The data feature Eurozone debt web explores the tangled web of intra-country lending. It helps to explain a complicated issue in a visual way, using colour and proportional arrows combined with clear text. An important consideration is to encourage the user to explore the feature, or follow a narrative, and never feel overwhelmed by the numbers.
Team Overview
The team that produces data journalism for the BBC News website is comprised of about 20 journalists, designers and developers.
As well as data projects and visualizations the team produces all the infographics and interactive multimedia features on the news website. Together these form a collection of story-telling techniques we have come to call ‘visual journalism’. We don’t have people who are specifically identified as ‘data’ journalists, but all editorial staff on the team have to be proficient at using basic spreadsheet applications such as Excel and Google Docs to analyze data.

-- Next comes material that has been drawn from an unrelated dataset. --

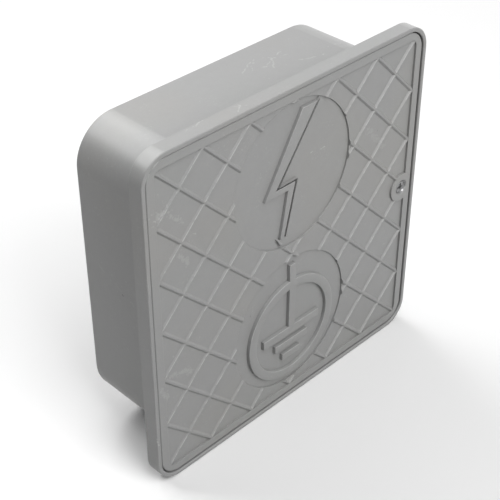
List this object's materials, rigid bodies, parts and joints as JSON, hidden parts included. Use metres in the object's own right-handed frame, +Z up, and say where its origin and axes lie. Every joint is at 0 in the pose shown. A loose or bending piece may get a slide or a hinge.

Central to any data projects are the technical skills and advice of our developers and the visualization skills of our designers. While we are all either a journalist, designer or developer ‘first’ we continue to work hard to increase our understanding and proficiency in each other’s areas of expertise.
The core products for interrogating data are Excel, Google Docs and Fusion Tables. The team has also, but to a lesser extent, used MySQL and Access databases and Solr for interrogating larger data sets and used RDF and SPARQL to begin looking at ways in which we can model events using Linked Data technologies. Developers will also use their programming language of choice, whether that’s ActionScript, Python or Perl, to match, parse or generally pick apart a dataset we might be working on. Perl is used for some of the publishing.
We use Google and Bing Maps and Google Earth along with Esri’s ArcMAP for exploring and visualizing geographical data.
For graphics we use the Adobe Suite including After Effects, Illustrator, Photoshop and Flash, although we would rarely publish Flash files on the site these days as JavaScript, particularly JQuery and other JavaScript libraries like Highcharts, Raphael and D3 increasingly meet our data visualization requirements.